* _TASK DETAILS_
Reproduce all of the listing below without alteration.

+++

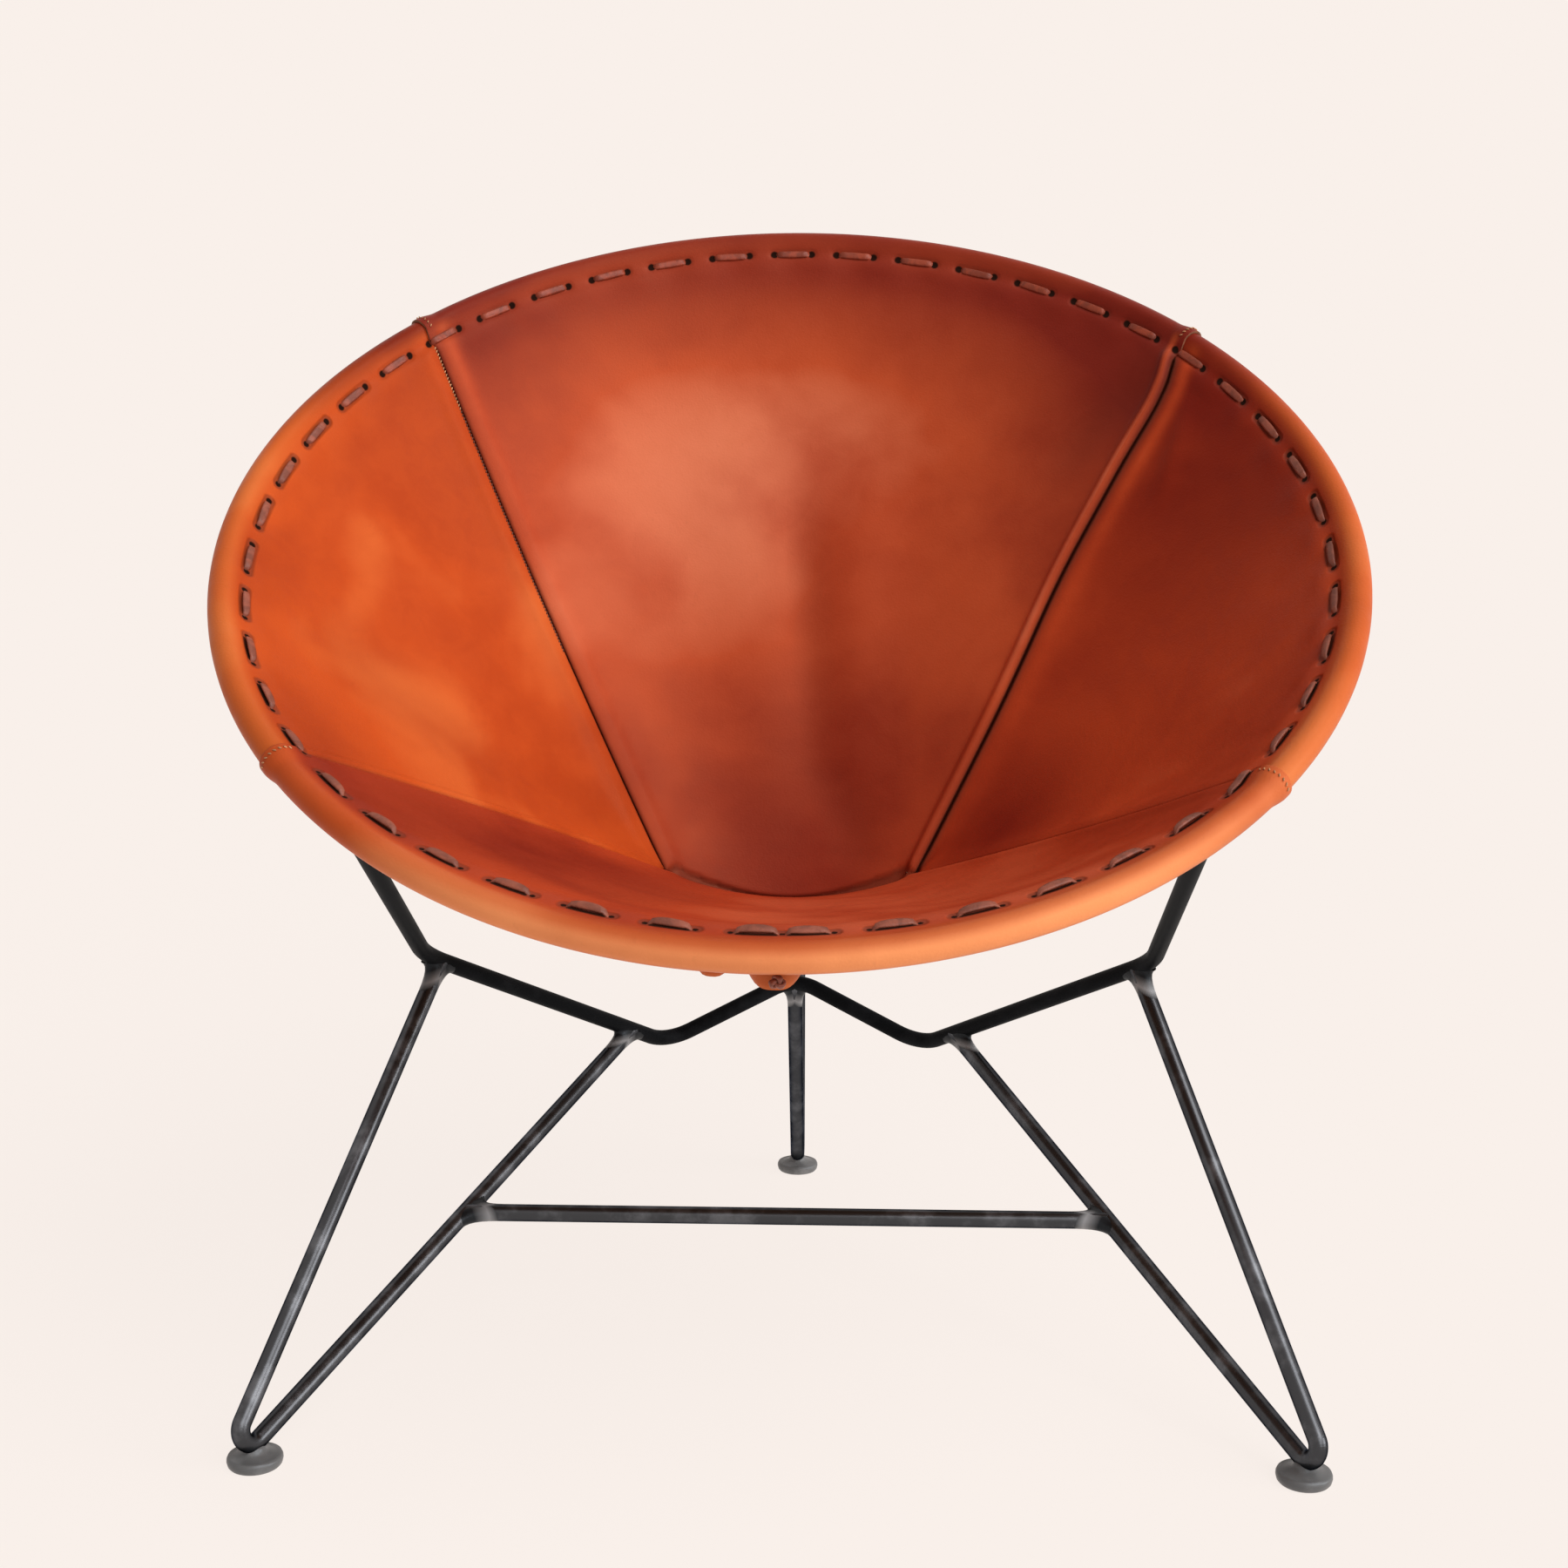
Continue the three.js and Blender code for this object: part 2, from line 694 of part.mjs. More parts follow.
const blackSteel = new THREE.MeshStandardMaterial({ color: 0x1b1c1e, roughness: 0.42, metalness: 0.6 });
const glideSteel = new THREE.MeshStandardMaterial({ color: 0x3a3c3f, roughness: 0.5, metalness: 0.5 });
const tanLeather = new THREE.MeshStandardMaterial({ color: 0xb5602c, roughness: 0.45, metalness: 0 });
const brownLeather = new THREE.MeshStandardMaterial({ color: 0x4a2218, roughness: 0.5, metalness: 0 });

const chair = new THREE.Group();

function addPiece(name, geometry, material) {
  const piece = new THREE.Mesh(geometry, material);
  piece.name = name;
  chair.add(piece);
}

addPiece('hoop_ring', geometryOf(hoopRing), blackSteel);
addPiece('cradle_rod', geometryOf(cradleRod), blackSteel);
addPiece('front_leg_left', geometryOf(leftLeg), blackSteel);
addPiece('front_leg_right', geometryOf(rightLeg), blackSteel);
addPiece('rear_leg', geometryOf(rearLeg), blackSteel);
addPiece('crossbar', geometryOf(crossbar), blackSteel);
addPiece('glide_left', geometryOf(glide(mirrored(frontFoot), leftStations)), glideSteel);
addPiece('glide_right', geometryOf(glide(frontFoot, rightStations)), glideSteel);
addPiece('glide_rear', geometryOf(glide(rearFoot, rearStations)), glideSteel);
addPiece('seat_panel', geometryOf(panelSolid(panels.seat)), tanLeather);
addPiece('back_panel', geometryOf(panelSolid(panels.back)), tanLeather);
addPiece('side_panel_left', geometryOf(panelSolid(panels.left)), tanLeather);
addPiece('side_panel_right', geometryOf(panelSolid(panels.right)), tanLeather);
addPiece('lace', geometryOf(solidOf(laceGeometry())), brownLeather);
addPiece('lace_knot', geometryOf(laceKnot()), brownLeather);

// The outline's middle stands over the origin
const outlineMiddle = new THREE.Box3().setFromObject(chair).getCenter(new THREE.Vector3());
chair.position.set(-outlineMiddle.x, -outlineMiddle.y, 0);
chair.updateMatrixWorld(true);

export default chair;
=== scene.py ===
import math
from types import SimpleNamespace

import bmesh
import bpy
import numpy as np
from mathutils import Matrix, Vector, noise


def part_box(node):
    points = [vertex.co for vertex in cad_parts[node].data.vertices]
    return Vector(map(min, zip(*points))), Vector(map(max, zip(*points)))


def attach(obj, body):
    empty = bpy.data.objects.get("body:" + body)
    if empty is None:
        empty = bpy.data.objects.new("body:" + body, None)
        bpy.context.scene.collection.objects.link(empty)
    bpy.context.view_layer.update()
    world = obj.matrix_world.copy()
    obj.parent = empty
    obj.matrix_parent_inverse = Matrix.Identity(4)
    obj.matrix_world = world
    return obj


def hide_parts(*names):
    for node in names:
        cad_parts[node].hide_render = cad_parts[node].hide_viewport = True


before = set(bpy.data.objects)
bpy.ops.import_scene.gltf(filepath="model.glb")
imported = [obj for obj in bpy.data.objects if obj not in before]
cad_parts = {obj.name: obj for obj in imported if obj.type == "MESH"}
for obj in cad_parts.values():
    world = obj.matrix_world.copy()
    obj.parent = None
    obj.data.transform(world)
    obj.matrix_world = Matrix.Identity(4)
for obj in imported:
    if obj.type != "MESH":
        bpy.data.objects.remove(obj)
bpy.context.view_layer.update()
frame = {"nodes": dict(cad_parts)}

bl_info = {
    "name": "Hoop Lounge Chair",
    "version": (1, 0, 0),
    "blender": (4, 5, 0),
    "location": "View3D > Sidebar > Hoop Chair",
    "description": "Builds a laced leather hoop chair on a frame of welded round bar",
    "category": "Add Mesh",
}

BODY = "root"

# The middle of the hoop in the frame's coordinates
HOOP_MIDDLE = (np.array(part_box("hoop_ring")[0]) + np.array(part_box("hoop_ring")[1])) / 2

# Mesh fineness
BAR_SIDES = 36
BEND_STEPS = 14
HAIRPIN_STEPS = 24
HAIRPIN_PASSES = 6
WELD_SIDES = 48
WELD_ROWS = 7
WELD_WAVES = 15
GLIDE_STEPS = 72
SLOPE_PASSES = 8
COLUMN_STEP = 0.0027
HEM_ROWS = 9
SLEEVE_ROWS = 26
NEAR_ROWS = 20
POCKET_ROWS = 66
LACE_SIDES = 10
DASH_STATIONS = 11
UNDER_STATIONS = 7
STITCH_ROWS = 5
KNOT_STATIONS = 90

# How far a weld's foot leans along the joining bar, and where along it a pale grey patch is painted
WELD_LEAN = 0.7
WELD_PALE = 0.2

# Vertices closer than this are one, in metres
WELD_DISTANCE = 0.000001

# Finite steps for the sling's directions
SHARE_STEP = 0.0002
SECTION_STEP = 0.0001

# Places across a panel where its width is measured, the share of a lap that a side panel has,
# and the widths of its rolled edge that a narrow tip keeps
WIDTH_PROBES = 33
SHORT_LAP = 0.6
NARROWEST = 2.6

# Leather's pores per metre and clouds per metre, its clouds' and mottle's tints, its relief
GRAIN_SCALES = (620.0, 6.0)
CLOUD_TINT = (0.84, 0.74, 0.80)
MOTTLE_TINT = (1.10, 1.20, 1.30)
GRAIN_DEPTH = 0.00035
PEEL_DEPTH = 0.000016

# Part of the sleeve, in metres from where the leather leaves it, that has the rim's tan
RIM_BAND = (-0.004, 0.010)

# Half the side of the floor, in metres
FLOOR_HALF = 12

BLACK = (0.0, 0.0, 0.0)
WHITE = (1.0, 1.0, 1.0)
VECTOR_INPUTS = ("Vector", "Place")


# ---------------------------------------------------------------- sizes


def length_field(name, description, value):
    """A setting in metres."""
    return bpy.props.FloatProperty(
        name=name, description=description, default=value, unit="LENGTH")


def angle_field(name, description, degrees):
    """A setting kept in radians, with its default given in degrees."""
    return bpy.props.FloatProperty(
        name=name, description=description, default=math.radians(degrees), subtype="ANGLE")


def share_field(name, description, value):
    """A setting that is a share of something."""
    return bpy.props.FloatProperty(
        name=name, description=description, default=value, subtype="FACTOR")


def number_field(name, description, value):
    """A plain number."""
    return bpy.props.FloatProperty(name=name, description=description, default=value)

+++

* _RESPONSE_
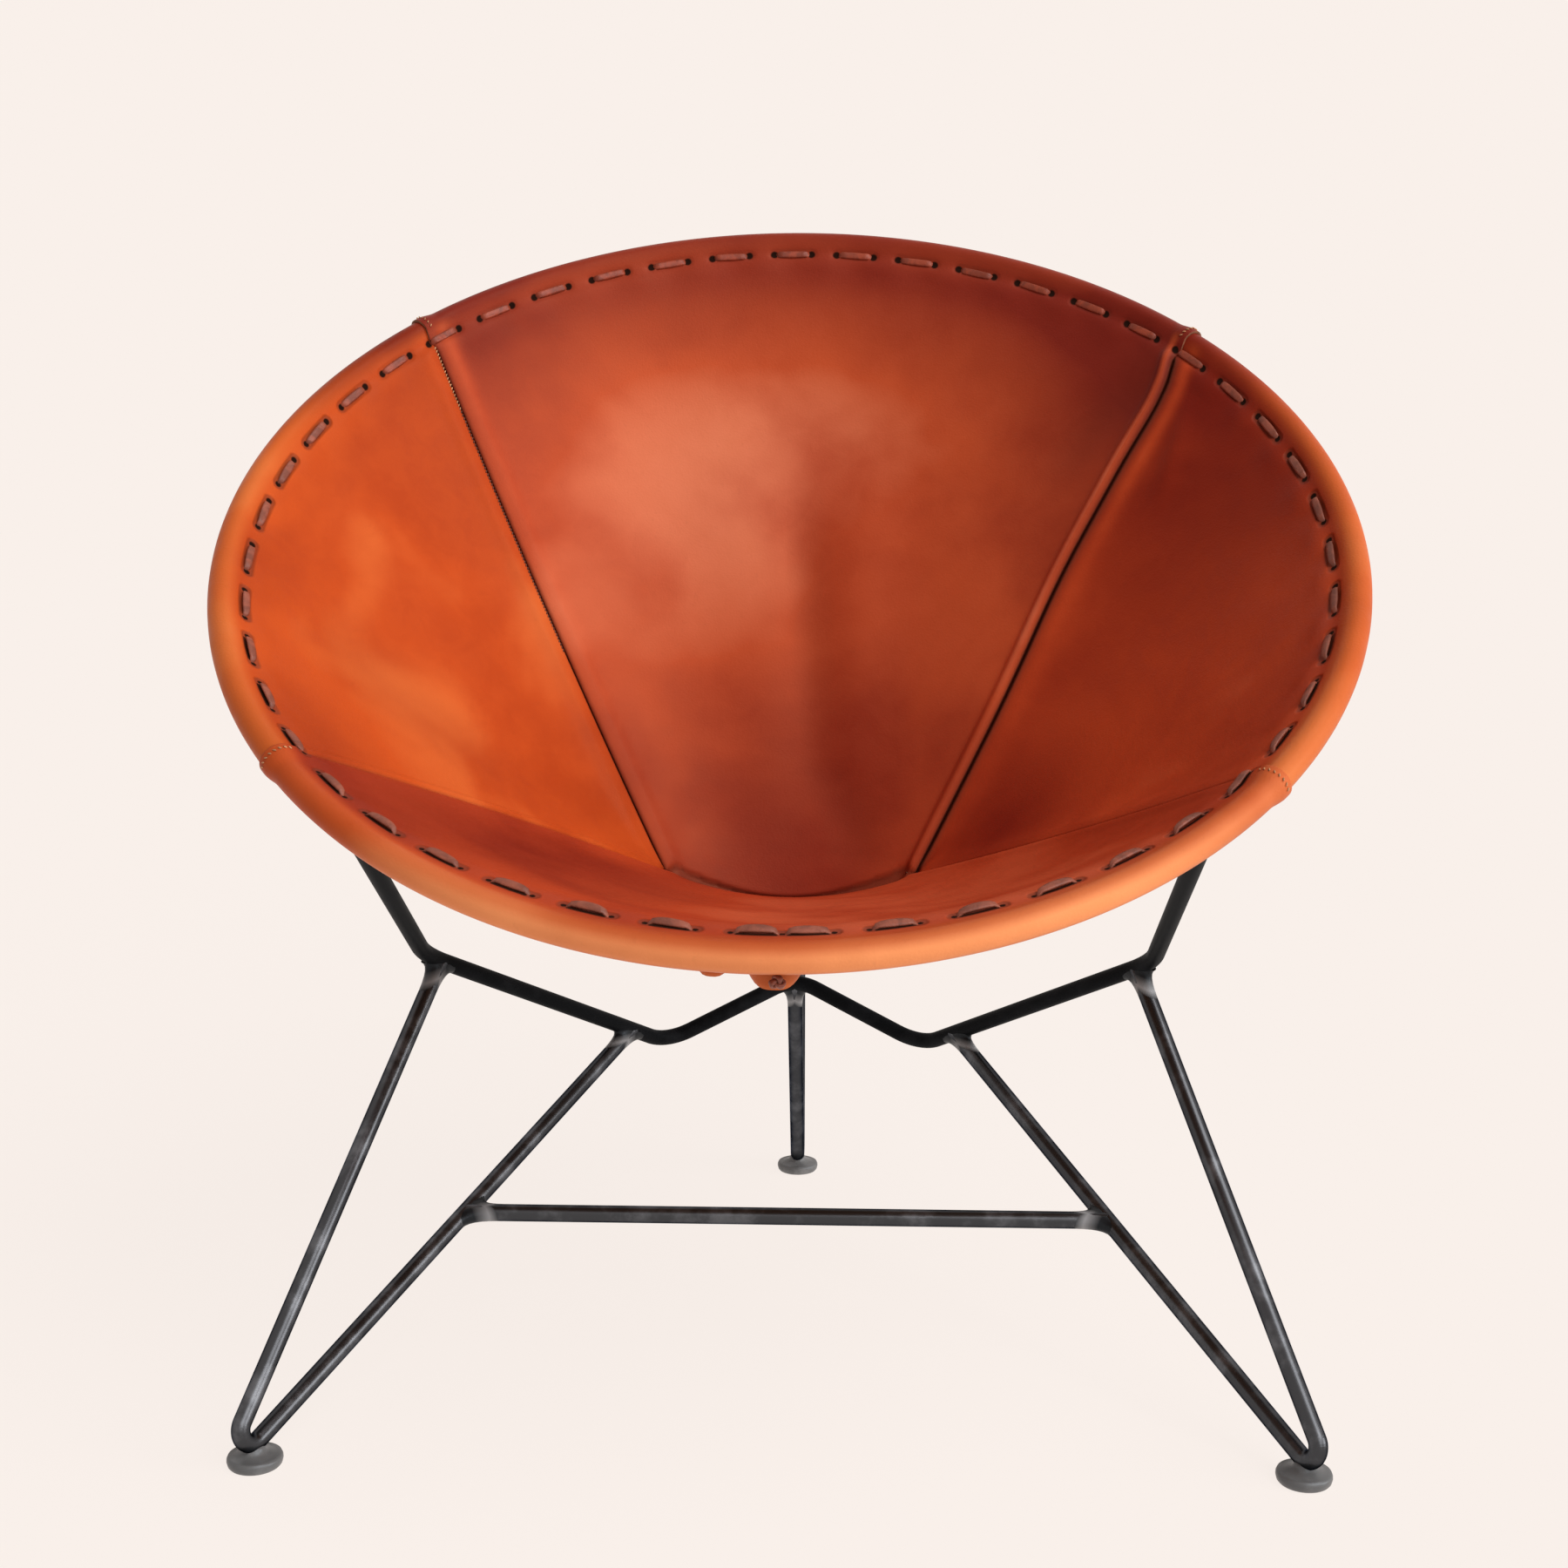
Continue the three.js and Blender code for this object: part 2, from line 694 of part.mjs. More parts follow.
const blackSteel = new THREE.MeshStandardMaterial({ color: 0x1b1c1e, roughness: 0.42, metalness: 0.6 });
const glideSteel = new THREE.MeshStandardMaterial({ color: 0x3a3c3f, roughness: 0.5, metalness: 0.5 });
const tanLeather = new THREE.MeshStandardMaterial({ color: 0xb5602c, roughness: 0.45, metalness: 0 });
const brownLeather = new THREE.MeshStandardMaterial({ color: 0x4a2218, roughness: 0.5, metalness: 0 });

const chair = new THREE.Group();

function addPiece(name, geometry, material) {
  const piece = new THREE.Mesh(geometry, material);
  piece.name = name;
  chair.add(piece);
}

addPiece('hoop_ring', geometryOf(hoopRing), blackSteel);
addPiece('cradle_rod', geometryOf(cradleRod), blackSteel);
addPiece('front_leg_left', geometryOf(leftLeg), blackSteel);
addPiece('front_leg_right', geometryOf(rightLeg), blackSteel);
addPiece('rear_leg', geometryOf(rearLeg), blackSteel);
addPiece('crossbar', geometryOf(crossbar), blackSteel);
addPiece('glide_left', geometryOf(glide(mirrored(frontFoot), leftStations)), glideSteel);
addPiece('glide_right', geometryOf(glide(frontFoot, rightStations)), glideSteel);
addPiece('glide_rear', geometryOf(glide(rearFoot, rearStations)), glideSteel);
addPiece('seat_panel', geometryOf(panelSolid(panels.seat)), tanLeather);
addPiece('back_panel', geometryOf(panelSolid(panels.back)), tanLeather);
addPiece('side_panel_left', geometryOf(panelSolid(panels.left)), tanLeather);
addPiece('side_panel_right', geometryOf(panelSolid(panels.right)), tanLeather);
addPiece('lace', geometryOf(solidOf(laceGeometry())), brownLeather);
addPiece('lace_knot', geometryOf(laceKnot()), brownLeather);

// The outline's middle stands over the origin
const outlineMiddle = new THREE.Box3().setFromObject(chair).getCenter(new THREE.Vector3());
chair.position.set(-outlineMiddle.x, -outlineMiddle.y, 0);
chair.updateMatrixWorld(true);

export default chair;
=== scene.py ===
import math
from types import SimpleNamespace

import bmesh
import bpy
import numpy as np
from mathutils import Matrix, Vector, noise


def part_box(node):
    points = [vertex.co for vertex in cad_parts[node].data.vertices]
    return Vector(map(min, zip(*points))), Vector(map(max, zip(*points)))


def attach(obj, body):
    empty = bpy.data.objects.get("body:" + body)
    if empty is None:
        empty = bpy.data.objects.new("body:" + body, None)
        bpy.context.scene.collection.objects.link(empty)
    bpy.context.view_layer.update()
    world = obj.matrix_world.copy()
    obj.parent = empty
    obj.matrix_parent_inverse = Matrix.Identity(4)
    obj.matrix_world = world
    return obj


def hide_parts(*names):
    for node in names:
        cad_parts[node].hide_render = cad_parts[node].hide_viewport = True


before = set(bpy.data.objects)
bpy.ops.import_scene.gltf(filepath="model.glb")
imported = [obj for obj in bpy.data.objects if obj not in before]
cad_parts = {obj.name: obj for obj in imported if obj.type == "MESH"}
for obj in cad_parts.values():
    world = obj.matrix_world.copy()
    obj.parent = None
    obj.data.transform(world)
    obj.matrix_world = Matrix.Identity(4)
for obj in imported:
    if obj.type != "MESH":
        bpy.data.objects.remove(obj)
bpy.context.view_layer.update()
frame = {"nodes": dict(cad_parts)}

bl_info = {
    "name": "Hoop Lounge Chair",
    "version": (1, 0, 0),
    "blender": (4, 5, 0),
    "location": "View3D > Sidebar > Hoop Chair",
    "description": "Builds a laced leather hoop chair on a frame of welded round bar",
    "category": "Add Mesh",
}

BODY = "root"

# The middle of the hoop in the frame's coordinates
HOOP_MIDDLE = (np.array(part_box("hoop_ring")[0]) + np.array(part_box("hoop_ring")[1])) / 2

# Mesh fineness
BAR_SIDES = 36
BEND_STEPS = 14
HAIRPIN_STEPS = 24
HAIRPIN_PASSES = 6
WELD_SIDES = 48
WELD_ROWS = 7
WELD_WAVES = 15
GLIDE_STEPS = 72
SLOPE_PASSES = 8
COLUMN_STEP = 0.0027
HEM_ROWS = 9
SLEEVE_ROWS = 26
NEAR_ROWS = 20
POCKET_ROWS = 66
LACE_SIDES = 10
DASH_STATIONS = 11
UNDER_STATIONS = 7
STITCH_ROWS = 5
KNOT_STATIONS = 90

# How far a weld's foot leans along the joining bar, and where along it a pale grey patch is painted
WELD_LEAN = 0.7
WELD_PALE = 0.2

# Vertices closer than this are one, in metres
WELD_DISTANCE = 0.000001

# Finite steps for the sling's directions
SHARE_STEP = 0.0002
SECTION_STEP = 0.0001

# Places across a panel where its width is measured, the share of a lap that a side panel has,
# and the widths of its rolled edge that a narrow tip keeps
WIDTH_PROBES = 33
SHORT_LAP = 0.6
NARROWEST = 2.6

# Leather's pores per metre and clouds per metre, its clouds' and mottle's tints, its relief
GRAIN_SCALES = (620.0, 6.0)
CLOUD_TINT = (0.84, 0.74, 0.80)
MOTTLE_TINT = (1.10, 1.20, 1.30)
GRAIN_DEPTH = 0.00035
PEEL_DEPTH = 0.000016

# Part of the sleeve, in metres from where the leather leaves it, that has the rim's tan
RIM_BAND = (-0.004, 0.010)

# Half the side of the floor, in metres
FLOOR_HALF = 12

BLACK = (0.0, 0.0, 0.0)
WHITE = (1.0, 1.0, 1.0)
VECTOR_INPUTS = ("Vector", "Place")


# ---------------------------------------------------------------- sizes


def length_field(name, description, value):
    """A setting in metres."""
    return bpy.props.FloatProperty(
        name=name, description=description, default=value, unit="LENGTH")


def angle_field(name, description, degrees):
    """A setting kept in radians, with its default given in degrees."""
    return bpy.props.FloatProperty(
        name=name, description=description, default=math.radians(degrees), subtype="ANGLE")


def share_field(name, description, value):
    """A setting that is a share of something."""
    return bpy.props.FloatProperty(
        name=name, description=description, default=value, subtype="FACTOR")


def number_field(name, description, value):
    """A plain number."""
    return bpy.props.FloatProperty(name=name, description=description, default=value)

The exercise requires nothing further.